Yes, it will take a bit longer for progress to take hold in the Muslim world. There are deep-rooted societal norms of patriarchy and misogyny and lack of education that, aided by economic hardship and religious governments, will make cultural evolution difficult.

But it will happen.

"The arc of the moral universe is long, but it bends toward justice." Martin Luther King is famed for using this quote during the civil rights movement. I love it. But more than justice which can sometimes never be had, I think it bends towards progress. Things eventually do change.

So ask difficult questions. Have uncomfortable conversations.

When the president of Turkey, supposedly a moderate Muslim nation, says "Our religion [Islam] has defined a position for women: motherhood," along with other alarming religious rhetoric, it's up to those young Muslims sitting around the table with their parents to resist it, to argue, to try and open eyes. When Saudi Arabia sentences a young man to 1000 lashes and 10 years in prison for starting an activist website, every moderate in the region must condemn it as loudly as they can. And when America adds to the problem of extremism by playing god and chess with Muslim countries and lives, it's the duty of every person of conscious to look their country in the mirror and admit their part in the problem.

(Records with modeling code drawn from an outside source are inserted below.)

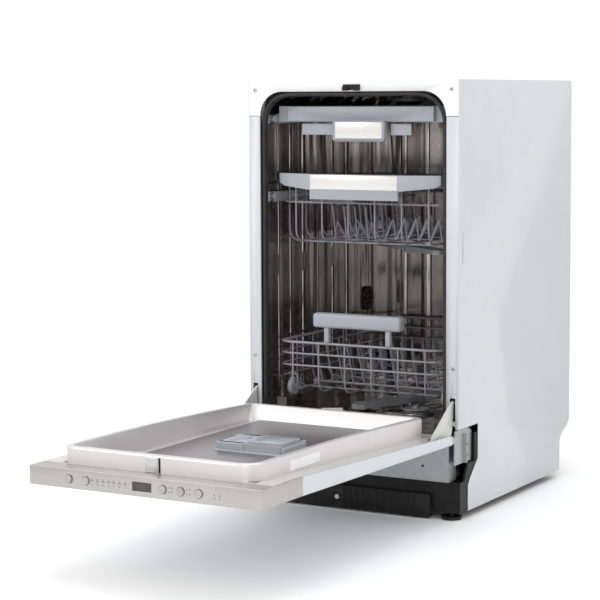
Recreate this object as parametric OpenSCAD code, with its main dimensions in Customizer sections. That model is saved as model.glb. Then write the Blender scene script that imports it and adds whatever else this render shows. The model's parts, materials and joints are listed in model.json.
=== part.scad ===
// Built-in dishwasher, 45 cm wide, with its door open and three racks.
// X runs across the front, Y from the door to the rear, Z up from the floor.

/* [Cabinet] */
// Width over the side panels
cab_w = 448; // [373:1:538]
// Height from the floor to the top rail
cab_h = 820; // [683:1:984]
// Depth of the cabinet behind its front frame
cab_d = 550; // [458:1:660]
// Thickness of the sheet steel panels
sheet = 1; // [0.8:0.1:1.5]
// Width of the front flanges of the side panels
flange_w = 25; // [22:1:30]
// Depth of the rear and top flanges
lip_d = 18; // [10:1:24]
// Height of the toe recess in the side panels
toe_h = 173.5; // [165:0.5:180]
// Depth of the toe recess at its top
toe_d = 88; // [70:1:105]
// Depth of the toe recess at the floor
toe_floor_d = 44; // [36:1:60]

/* [Tub] */
// Gap between the side panel's outer face and the tub
tub_gap = 25; // [24:1:30]
// Thickness of the tub wall
tub_t = 1; // [0.8:0.1:1.5]
// Distance from the top of the cabinet to the tub opening
tub_drop = 21; // [18:1:26]
// Height of the tub's front sill above the floor
sill_z = 164; // [160:1:166]
// Radius of the top corners of the opening
tub_r = 46; // [30:1:52]
// Height of the side ledges that carry the lower basket
ledge_z = 203; // [198:1:208]
// Width of each side ledge
ledge_w = 38; // [32:1:42]
// Front end of the side ledges
ledge_y = 30; // [27:1:40]
// Space between the tub and the rear panel
rear_gap = 24; // [18:1:40]
// Thickness of the gasket across the opening
gasket_t = 8.5; // [7:0.1:9]
// Depth of the gasket from front to rear
gasket_d = 12; // [8:1:16]
// Diameter of the sump opening
sump_d = 165; // [155:1:180]

/* [Door] */
// Distance of the hinge axis in front of the cabinet
hinge_out = 43; // [42:0.5:46]
// Height of the hinge axis
hinge_z = 154; // [152:0.5:156]
// Gap between the closed door's top edge and the top of the cabinet
door_top_gap = 2; // [1:0.5:4]
// Thickness of the door at its control panel
door_t = 32; // [28:1:36]
// Height of the door's inner face above the hinge axis
face_up = 35; // [33:0.5:37]
// Depth of the control panel from front to rear
panel_d = 127; // [110:1:150]
// Wall of the control panel
panel_t = 1.5; // [1:0.1:2.5]
// Fall of the door's inner edge towards the hinge
edge_fall = 23; // [18:1:24]
// Fall of the door's outer face towards the hinge
outer_fall = 8; // [4:1:9]
// Distance from the door's top edge to the liner rim
rim_in = 38; // [34:1:46]
// Height of the liner rim above the door's inner face
rim_h = 29; // [26:1:30]
// Width of the liner rim
rim_w = 12; // [10:1:14]
// Gap between the liner rim and the tub wall
rim_gap = 10; // [9.5:0.1:12]
// Radius of the liner's front corners
rim_r = 40; // [25:1:50]
// Depth of the liner's floor below the rim
pocket_d = 44; // [40:1:46]
// Thickness of the hinge arms
arm_t = 3; // [2:0.5:4]
// Diameter of the hinge pins
pin_d = 7; // [6:0.5:8]
// Radius of the hinge bosses
boss_r = 6; // [5.5:0.1:6.3]

/* [Controls] */
// Diameter of the buttons
button_d = 13; // [10:0.5:16]
// How far the buttons stand proud
button_out = 2.5; // [1.5:0.1:4]
// Width of the display window
display_w = 37; // [28:1:44]
// Height of the display window
display_h = 15; // [10:1:18]

/* [Racks] */
// Gap between the racks and the tub wall
rack_gap = 17; // [15:1:22]
// Diameter of the basket rim wire
rim_wire = 5; // [4:0.1:6]
// Diameter of the other wires
wire = 3.6; // [3:0.1:4.5]
// Diameter of the lower basket's wheels
wheel_d = 34; // [28:1:36]
// Width of the wheels
wheel_w = 9; // [6:0.5:10]
// Height of the lower basket
lower_h = 97; // [75:1:105]
// Height of the upper basket
upper_h = 112; // [80:1:125]
// Height of the cutlery tray
tray_h = 30; // [24:1:36]
// Distance from the tub ceiling to the top of the cutlery tray
tray_drop = 28; // [26:1:40]
// Distance from the tub ceiling to the top of the upper basket
upper_drop = 179; // [170:1:195]
// Gap between the ends of the spray arms and the side ledges
arm_gap = 10; // [6:1:30]
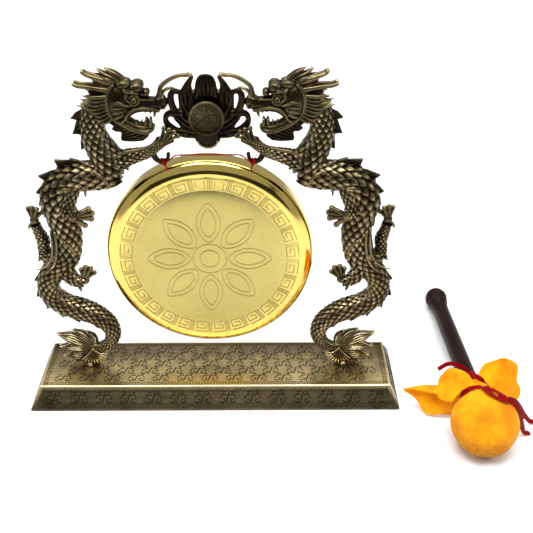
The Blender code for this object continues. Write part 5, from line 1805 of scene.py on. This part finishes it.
    def build_tie(self) -> None:
        """The ribbon wound round the neck, its bow and its loose end."""
        bm = bmesh.new()
        for offset, lean, shift, radius in ((-0.6, 0.8, 0.0, 11.7), (1.7, -0.7, 1.3, 11.2)):
            loop = [(radius * math.cos(a), radius * math.sin(a),
                     NECK_AT + offset + lean * math.cos(a + shift), 0)
                    for a in (math.tau * k / 24 for k in range(25))]
            bm.from_mesh(self.ribbon(loop, 2.6))
        mesh = bpy.data.meshes.new("tie")
        bm.to_mesh(mesh)
        bm.free()
        self.lay("ribbon_winding", mesh, "red_ribbon", "ribbon_tie")
        bm = bmesh.new()
        for piece in (self.band((4.4, -24.4, 0.2), (11, -22, -6), (8.2, 3.4)),
                      self.band((1.0, -24.2, 6.4), (-4, -22.4, 10.3), (4.6, 2.2), 1.4),
                      self.ribbon([(-4.3, -17.1, 38, 50), (1.0, -16.6, 31, 50), (3.4, -18.4, 24, 40),
                                   (3.0, -21.6, 15, 30), (2.0, -24.2, 8, 20)], self.ribbon_width),
                      self.ribbon([(6, -24.6, -1, 60), (9.5, -24, -3, 40), (12, -22.6, -3, 0)], self.ribbon_width)):
            bm.from_mesh(piece)
        bmesh.ops.create_uvsphere(bm, u_segments=16, v_segments=10, radius=1,
                                  matrix=Matrix.Translation(mm(-0.5, -24.6, 6.4)) @ Matrix.Diagonal((*mm(2.4, 1.6, 2.6), 1)))
        mesh = bpy.data.meshes.new("bow")
        bm.to_mesh(mesh)
        bm.free()
        self.lay("bow", mesh, "red_ribbon", "ribbon_bow")
        self.lay("ribbon_end", self.ribbon([(-4.3, -17.1, 38, 50), (-9.8, -19.2, 42.5, 90), (-18.5, -20.6, 44, 110),
                                            (-25.5, -14.4, 46, 120)], 3.0), "red_ribbon")


# --- The studio ---------------------------------------------------------------


class Studio:
    """Camera, floor and soft light."""

    def set_camera(self) -> None:
        """Look down at the set from the front."""
        data = bpy.data.cameras.new("camera")
        data.lens = 57.143
        data.sensor_width = 36.0
        camera = bpy.data.objects.new("camera", data)
        turn = Euler((math.radians(90 - 31.124), 0, math.radians(-0.164))).to_matrix().to_4x4()
        camera.matrix_world = (Matrix.Translation((0.03757, -0.52964, 0.42417)) @ turn
                               @ Matrix.Rotation(math.radians(-0.133), 4, "Z"))
        bpy.context.scene.collection.objects.link(camera)
        bpy.context.scene.camera = camera

    def plain(self, name: str, colour: Point, roughness: float = 0.8) -> bpy.types.Material:
        """A plain matt material for the set."""
        made = bpy.data.materials.new(name)
        made.use_nodes = True
        shader = made.node_tree.nodes["Principled BSDF"]
        shader.inputs["Base Color"].default_value = (*colour, 1)
        shader.inputs["Roughness"].default_value = roughness
        return made

    def card(self, name: str, size: tuple[float, float], place: Matrix, colour: Point) -> None:
        """Stand a flat card in the set."""
        bm = bmesh.new()
        bmesh.ops.create_grid(bm, x_segments=1, y_segments=1, size=0.5, matrix=Matrix.Diagonal((*size, 1, 1)))
        mesh = bpy.data.meshes.new(name)
        bm.to_mesh(mesh)
        bm.free()
        mesh.materials.append(self.plain(name, colour))
        card = bpy.data.objects.new(name, mesh)
        card.matrix_world = place
        bpy.context.scene.collection.objects.link(card)
        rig.stage(card)

    def light(self, name: str, at: Point, target: Point, size: tuple[float, float], power: float,
              colour: Point = (1, 1, 1)) -> None:
        """Hang a rectangular soft light that faces a target."""
        data = bpy.data.lights.new(name, "AREA")
        data.shape = "RECTANGLE"
        data.size, data.size_y = size
        data.energy = power
        data.color = colour
        lamp = bpy.data.objects.new(name, data)
        lamp.location = at
        lamp.rotation_euler = (Vector(target) - Vector(at)).to_track_quat("-Z", "Y").to_euler()
        bpy.context.scene.collection.objects.link(lamp)

    def build(self) -> None:
        """Lay the floor, hang the lights and set the world."""
        self.card("floor", (6, 6), Matrix.Translation((0, 0, -0.0002)), (0.93, 0.93, 0.93))
        self.card("dark_front", (3.0, 0.9), Matrix.Translation((0, -1.6, 0.45)) @ Matrix.Rotation(math.pi / 2, 4, "X"),
                  (0.01, 0.01, 0.01))
        self.light("overhead", (0.0, -0.45, 1.5), (0, 0, 0.1), (1.2, 0.7), 26.0)
        self.light("far_floor", (0.0, 1.1, 2.0), (0, 1.1, 0), (2.4, 0.8), 22.0)
        self.light("left_window", (-1.3, -0.3, 1.1), (0, 0, 0.1), (0.5, 0.6), 6.0)
        self.light("right_window", (1.4, -0.3, 1.1), (0.05, 0, 0.1), (0.5, 0.6), 6.0)
        world = bpy.data.worlds.new("world")
        world.use_nodes = True
        background = world.node_tree.nodes["Background"]
        background.inputs["Color"].default_value = (1, 1, 1, 1)
        background.inputs["Strength"].default_value = 0.45
        bpy.context.scene.world = world
        bpy.context.scene.view_settings.view_transform = "Standard"


def main() -> None:
    """Build the set: camera and cords first, then the stand, the gong and the mallet."""
    logging.basicConfig(level=logging.INFO, format="%(name)s %(message)s")
    studio = Studio()
    studio.set_camera()
    bench = Bench()
    gong = Gong(bench)
    mallet = Mallet(bench)
    gong.build_cord()
    mallet.build_tails()
    Base(bench).build()
    for side in Side:
        Dragon(side, bench).build()
    Flame(bench).build()
    gong.build()
    mallet.build()
    bench.dress_kept_nodes()
    studio.build()
    made_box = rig.bounds()
    with open("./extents.json", "w") as out:
        json.dump({"cad": [list(map(float, corner)) for corner in cad_box],
                   "visual": [list(map(float, corner)) for corner in made_box]}, out)


if __name__ == "__main__":
    main()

The record-breaking marches that took place across France after the tragedy were a great sign. French citizens of all backgrounds, Muslims included, getting together to say this is not acceptable, not in our name. Leaders of Islamic nations and even members of extremist groups came out denouncing the terror. Hopefully we are reaching a point where the absurdity of this sort of violence will no longer be tolerated.

Things can and will change, but not on their own. Every step forward was made of million tiny struggles. The arc bends towards progress, but it's us that must bend it.